Professor Elkin also discovered that the natives worshipped the Sun, that they also had an Earth Mother and Rainbow Serpent cult, and mummified their dead. From a study of their language Professor Elkin later discovered that many of the words spoken by the tribespeople were of Egyptian origin.

These findings led Professor Elkin to conclude that, at sometime in the distant past, the Aboriginal culture of the north-west Kimberley region had been influenced from outside Australia – that is by colonists from the land of the Nile.

Ninety-three years before Elkin’s visit, explorer George Gray [later knighted] explored the Kimberley region and discovered similar features in native culture. He also became the first European to discover the now famous Wandjina cave paintings of human figures clothed in garments unknown to the primitive tribespeople. The garments depicted on these figures resemble those once worn by ancient Egyptian and Phoenician seafarers.

Local Aboriginal legend states that the Wandjina came from across the Indian Ocean in large vessels. They lived among the natives for a long time, giving them much of their language as well as other elements of their culture, including mummification, with its associated rites and beliefs. The Wandjina intermarried with the natives, producing many ‘spirit children’. Eventually they sailed off across the ocean to the west whence they had come, promising to return.

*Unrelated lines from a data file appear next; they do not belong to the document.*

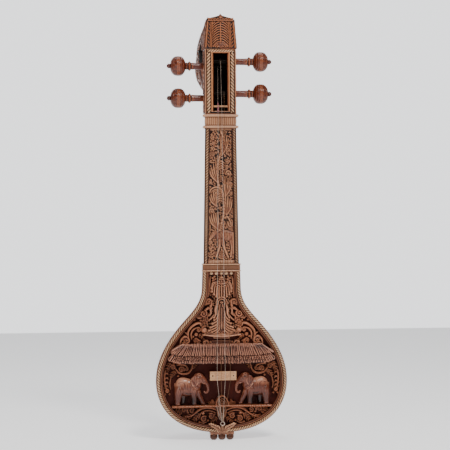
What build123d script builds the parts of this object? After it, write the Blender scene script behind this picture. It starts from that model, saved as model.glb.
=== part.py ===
"""A carved four-string long-necked lute (sitar family), in millimetres.

Frame: the origin is the centre of the flat underside of the middle foot knob. +Z runs up the neck to
the scroll, the carved front faces -Y, and X is across. Peg axes lie along X.
Every carved ornament is a plain solid here, of the true outer size and place of its carving.
"""

import os

from build123d import *

os.makedirs("parts", exist_ok=True)

# ---------------------------------------------------------------- driving dimensions
FRONT_Y = -8.0  # front plane of the rim, the neck frame and the pegbox frame
BOARD_Y = 8.0  # carved ground of the soundboard
BOARD_THICK = 5.0
SHELL_WALL = 9.0

BODY_BOTTOM_Z = 19.5
BODY_WIDE_Z = 154.7
BODY_HALF = 171.0
SHOULDER = (96.0, 310.0)  # where the outline turns from bulging to hollow
WAIST = (50.5, 399.0)
BODY_TOP = (49.4, 437.0)
RIM_WIDTH = 17.0
ROPE_WIDTH = 8.6
ROPE_INSET = 1.6
ROPE_HIGH = 4.2

LOWER_COLLAR_Z = (437.0, 458.0)
LOWER_COLLAR_HALF = 51.0
NECK_Z = (458.0, 808.0)
NECK_HALF = (46.2, 40.5)
NECK_WALL = 7.0
PANEL_Z = (467.0, 803.5)
PANEL_HALF = (34.0, 28.0)
UPPER_COLLAR_Z = (808.0, 846.0)
FLANGE_HALF = 46.8
FLANGE_HIGH = 10.0
COLLAR_WAIST_HALF = 39.8
COLLAR_FRONT_Y = -13.0
TENON_RADIUS = 13.0
TENON_Y = 17.0

PEGBOX_Z = (846.0, 1015.0)
PEGBOX_HALF = 40.5
PEGBOX_WALL = 12.0
PEGBOX_DEEP = 50.0
PEGBOX_BACK = 7.0
OPENING_Z = (854.0, 1004.0)
OPENING_HALF = 18.3

PEG_PLACES = {  # side (+1 is +X), height of the axis, depth of the axis
    "upper_left": (-1, 973.5, 33.5),
    "upper_right": (1, 984.0, 15.5),
    "lower_left": (-1, 889.5, 33.5),
    "lower_right": (1, 900.0, 15.5),
}
PEG_SHAFT_RADIUS = 8.2
PEG_TIP_RADIUS = 5.8
PEG_CLEARANCE = 0.08
PEG_COLLAR_X = 75.0
PEG_HEAD_X = (87.5, 128.0)
PEG_HEAD_RADIUS = 26.0
PEG_FINIAL_RADIUS = 6.0
PEG_END_X = 137.0

VOLUTE_CENTRE = (115.0, 972.0)  # (Y, Z)
VOLUTE_RADIUS = 53.0
VOLUTE_HALF = 46.5
HEAD_TOP_Z = 1094.0
CROWN_TOP_Z = 1106.0
HEAD_TOP_HALF = 34.5

STRING_RADIUS = 0.45
STRING_GAP = 0.4  # from a string's end to the winding on its peg
BRIDGE_Z = 169.0
BRIDGE_TOP_Y = -35.0
BRIDGE_PLATE = (69.0, 23.4, 5.0)
ARCH_Z = 116.0
ARCH_TOP_Y = -21.0
TAIL_LOOP_Z = 44.0
NUT_Z = 866.0
NUT_TOP_Y = -6.5
NUT_THICK = 4.5
STRING_X = {  # X at the bridge, X at the upper collar, X at the peg, and the peg
    "string_1": (-15.6, -7.6, -3.6, "upper_left"),
    "string_2": (-5.2, -2.6, -11.0, "lower_left"),
    "string_3": (5.2, 2.4, 1.8, "upper_right"),
    "string_4": (18.6, 9.0, 10.5, "lower_right"),
}

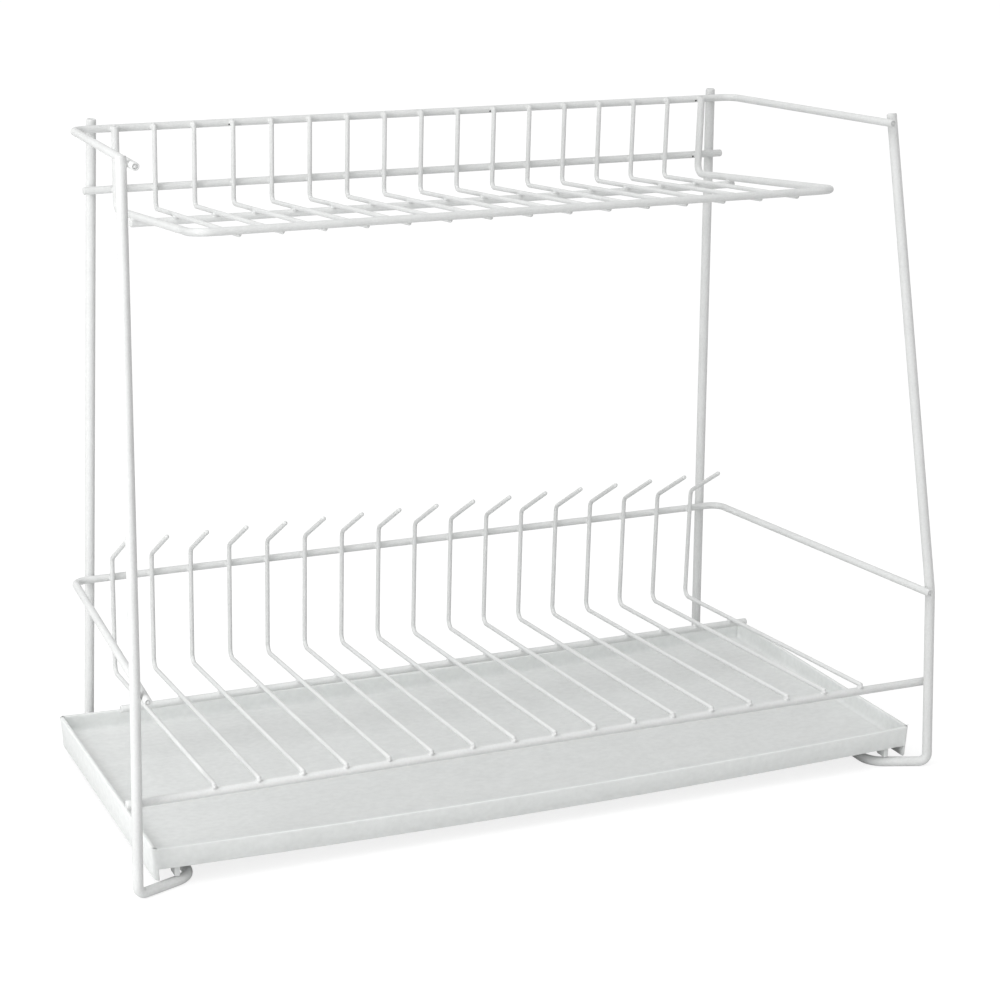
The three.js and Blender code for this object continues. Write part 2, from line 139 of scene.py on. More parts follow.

From our research in the 1970s, Heather and I were able to gather a considerable amount of evidence of an Egyptian influence in the mummification rites and beliefs of the former northern Australian Aboriginal tribespeople, Torres Strait Islanders, as well as the peoples of New Guinea and island Melanesia.

For example, a prominent belief of the Arnhem Land tribes was that, when the soul leaves the body at death, it journeys in a canoe across the path of the Sun to the afterlife. This myth was a feature of the mummification rites of northern Australian tribes as well as Torres Strait Islanders.